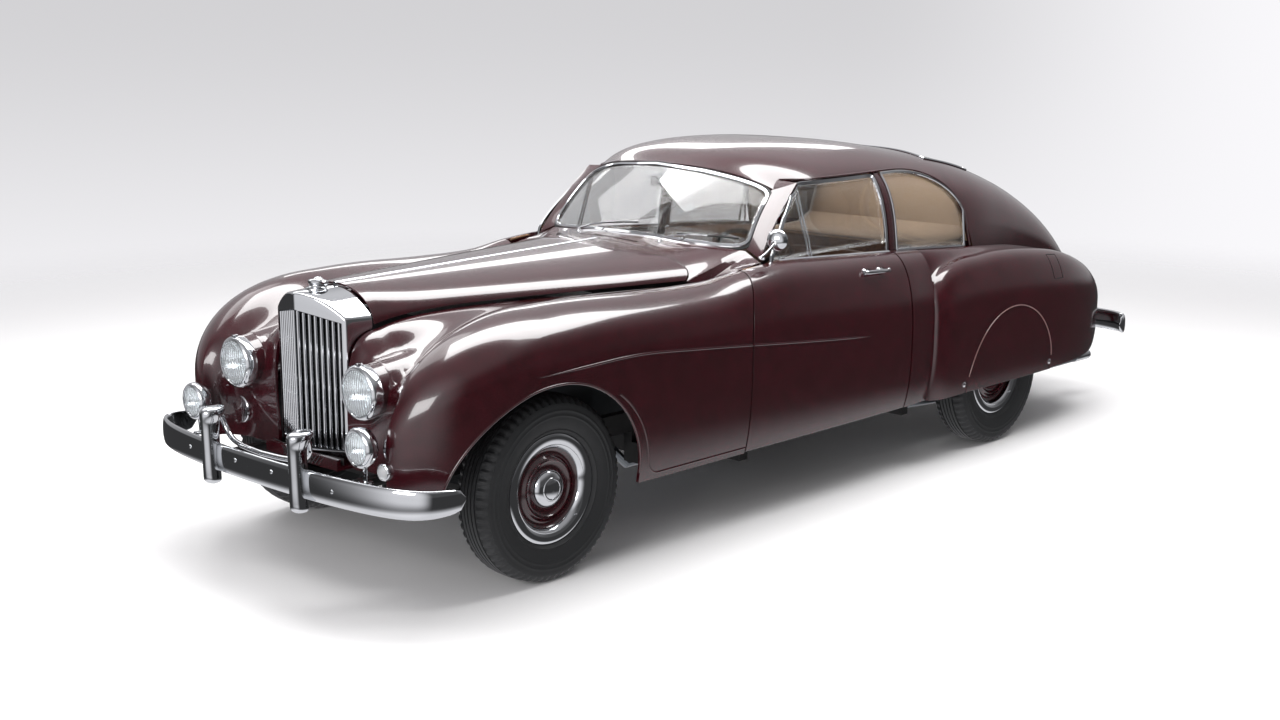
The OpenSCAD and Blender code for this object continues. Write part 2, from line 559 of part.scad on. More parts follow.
// Removable cover over the upper half of each rear wheel
module wheel_spats() color(maroon) car() both() {
    r = spat_r - 6;
    g = [for (a = steps(9, 171, 12)) let (s = axle2 - r * cos(a), sec = wing_section(s))
        [for (z = steps(cover_z, cover_z + r * sin(a), 5)) [side_x_at(sec, z), s, z]]];
    shell(g, 14);
}
// Quarter panel between the door and the rear wing
module quarter_panel() {
    g = [for (s = steps(door_rear_y + door_gap / 2, rear_wing_y, 3)) side_up(s, sill_z + 4, 5, 6)];
    shell(g, skin);
}
module rear_wing_left() color(maroon) car() { quarter_panel(); rear_wing(); }
module rear_wing_right() color(maroon) car() mirror([1, 0, 0]) { quarter_panel(); rear_wing(); }

// Wheels
bead_r = rim_d / 2 - 22;
flange_r = rim_d / 2 - 5;
tyre_r = tyre_d / 2;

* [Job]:
Return all of the data exactly as it reads.

* [Answer to the exercise]:
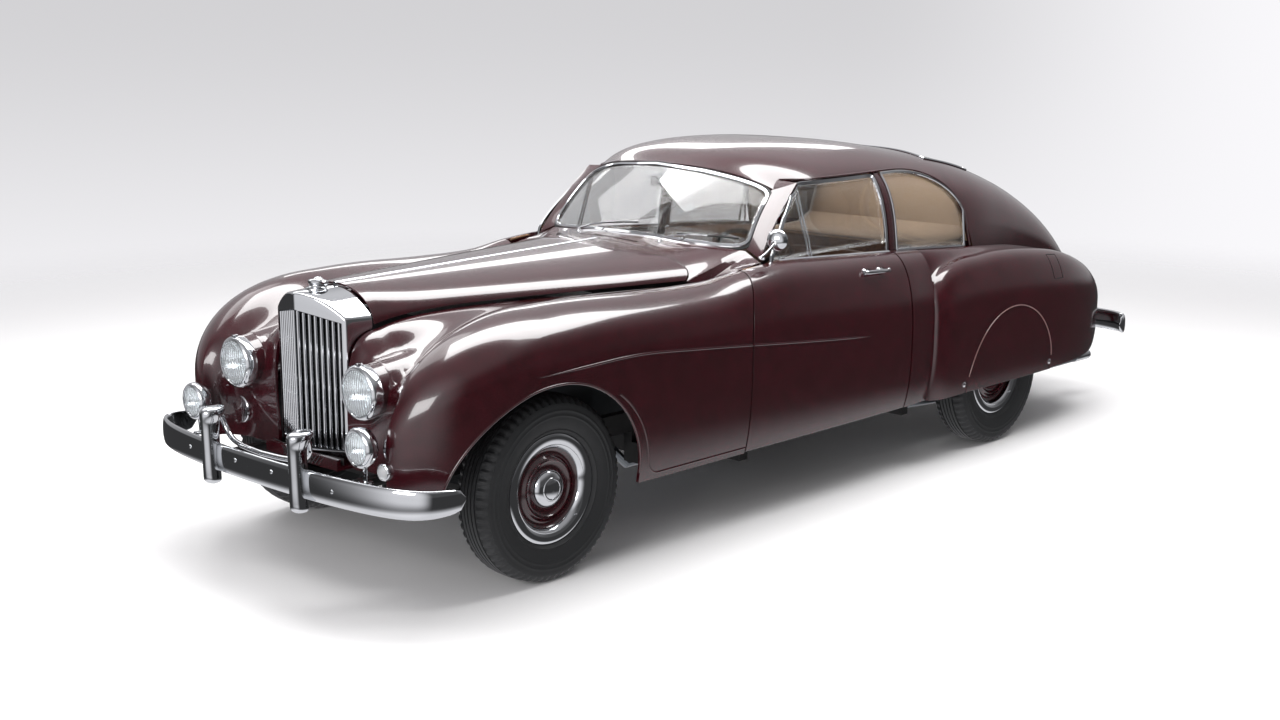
The OpenSCAD and Blender code for this object continues. Write part 2, from line 559 of part.scad on. More parts follow.
// Removable cover over the upper half of each rear wheel
module wheel_spats() color(maroon) car() both() {
    r = spat_r - 6;
    g = [for (a = steps(9, 171, 12)) let (s = axle2 - r * cos(a), sec = wing_section(s))
        [for (z = steps(cover_z, cover_z + r * sin(a), 5)) [side_x_at(sec, z), s, z]]];
    shell(g, 14);
}
// Quarter panel between the door and the rear wing
module quarter_panel() {
    g = [for (s = steps(door_rear_y + door_gap / 2, rear_wing_y, 3)) side_up(s, sill_z + 4, 5, 6)];
    shell(g, skin);
}
module rear_wing_left() color(maroon) car() { quarter_panel(); rear_wing(); }
module rear_wing_right() color(maroon) car() mirror([1, 0, 0]) { quarter_panel(); rear_wing(); }

// Wheels
bead_r = rim_d / 2 - 22;
flange_r = rim_d / 2 - 5;
tyre_r = tyre_d / 2;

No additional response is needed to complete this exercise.